The Sacred Fire. The rubbing stick fire has always been the sacred fire, the “Need Fire.” You can make it if you follow the directions in this Birch Bark Roll, with balsam fir in the north and east, with cedar in the south, with yucca stalks in the southwest. This is the sunlight bottled up in the wood, and it comes forth again under the power of the bow. With this we light the Great Central Fire of Council. It is the symbol of the one Great Spirit.
The Bread of the Woods. In every part of the wilderness there is a food that a starving man can find to save his life. In all parts of the United States, where there are ponds and slow streams, we can find the Wapato or Duck-potato. Its leaf is like a slender arrow head and its root bears a nutritious bulb as big as a walnut.In all the eastern part of Canada and the United States, the Bog-nut or Indian Potato abounds in low bush land. It is a climbing plant with purple flowers, and leaves composed of 5, 7, or 9 leaflets. On its roots are strings of the bog nuts about the size of hickory nuts.

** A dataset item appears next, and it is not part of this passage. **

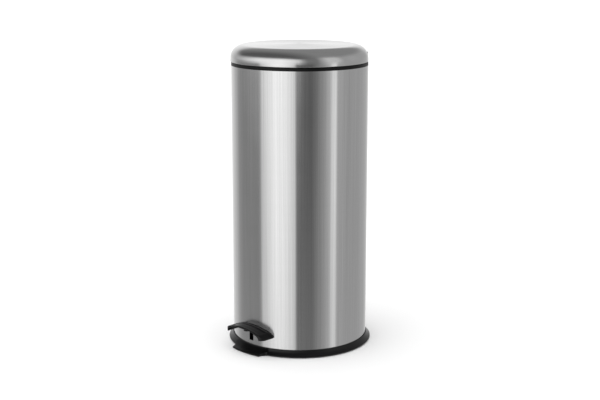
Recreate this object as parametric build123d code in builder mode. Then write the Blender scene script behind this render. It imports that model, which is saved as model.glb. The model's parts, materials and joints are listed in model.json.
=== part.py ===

In all the prairie country we find the Indian Turnip or Pomme Blanche.In all the far north, we find the Rock Tripe on which Richardson and Franklin lived for months.In each region is at least one such starvation food. It is the pleasant task of the Woodcrafter to search for and discover this hidden blessing in his home land.
The North Star. No one need get lost at night in the wilderness if the sky be clear enough to see the stars; for the seven stars, that is, the Dipper, point to the North Star, the Home Star, swinging around it, but pointing ever to it.
Vigil. Do you know that when you sit alone all night by a fire in some high sheltered place, without food, books ;or company, you get very close to the Great Spirit? And if you earnestly desire it, you may hear the voices and will surely have the guidance of better wisdom than your own.
The Peace of the Night. There was a time when our grandmothers taught us that the night air was poison. We know now that this is a mistake. God does not put out any worse air at night than in the daytime. Only it is cooler. And there is danger of being stung by malarial mosquitoes at night if we are not protected. We know now that the air of the night is not only cooler, but more tonic, a power for nerve rest. We know that the Angel of the Night brings healing under her wings. The weary, the nerve-wracked, the sleepless, may trust themselves to the outdoor night with certainty of blessed repose.
For more see: The Birch Bark Roll of Woodcraft
A friend Gordon Cooper writes: ‘Seton’s woodcraft stressed building a cabin in the woods, making one’s own kit, and meditating while nude or nearly nude in the summer months. When Seton spent time with Julian Huxley in the 1890′s in London, he became a vegetarian and flirted briefly with Zen Buddhism. There is certainly a pacifistic, communal and individualist message conveyed in all of the Woodcraft games, as well as within the Honors and Degrees System.’